In your book you write about countries each having their own historical narrative, which while based on historical events, "are remembered or forgotten based on how they relate to current events and concepts of self... As a result, when learning about a country's history for the first time, it is important to consider how the present intersects with the past. How does an archeological site, museum display or historical event fit into the group's narrative of who they are? Who curates and promotes this narrative (the government, a majority ethnic group)? What historical events or groups are silenced in (or left out of) the narrative or museum display, because their inclusion might challenge the moral of the story?"
Once I was teaching a class on Israeli-Palestinian history. On one side of the room, I wrote down the Israeli timeline, on the other side, the Palestinian timeline. There wasn’t much difference in how both sides saw recent events; but there were differences in what was missing in each other’s story. The focus was different between the two groups. You have to ask yourself ‘what’s missing in this history?’
Every country has a national narrative. But it leaves out certain stories that don’t jive with the national narrative. So, it’s important to learn what’s missing.
There’s often a dominant narrative story, but some stories that are left out. We need to ask ‘What’s missing?’ [What’s missing is] not necessarily anti-government, but someone decided it wasn’t important.
Are there other voices [from different communities] we’re not hearing because they don’t fit in a box [of the national narrative]? If you include these stories it creates a new dynamic. When we travel we should try to find the missing voices.
Countries' stories don’t fit nicely into one box. No country has such a perfect narrative.
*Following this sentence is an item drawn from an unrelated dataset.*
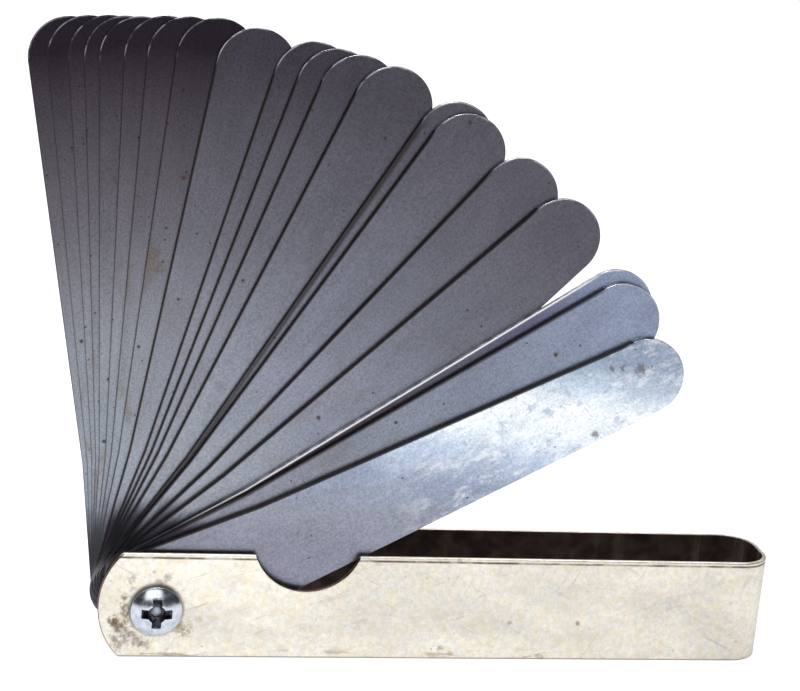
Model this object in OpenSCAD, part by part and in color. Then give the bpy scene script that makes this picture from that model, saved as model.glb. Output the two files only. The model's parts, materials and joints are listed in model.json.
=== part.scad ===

In the last pages of CROSSING BOUNDARIES, you note that we need to “Stop. Breathe. Reflect. And act in ways that will make the world a more kind and humane place." I really appreciate that piece of wisdom!
Sometimes it’s really important to take a step back, to really clear our mind, to think about where we are, to meditate (think). Take a moment of reflection. To ask: Where am I? What is happening here?
When we’re frustrated or anxious It’s really hard to be kind. To be purposeful.
It’s very easy to get into the spiral of: They yelled… so I’m going to yell.. They shoved… so I’m going to shove back. But my mission is to be kind.
I see this even in religious places [in Jerusalem], with people becoming frustrated and anxious. For example, at the Church of Holy the Sepulchre, one tour group got so mad because they thought another group was trying to shove their way past them.
I tried to make my book relevant, even for people who never want to leave their city. These concepts of travel can be applied in everyday life.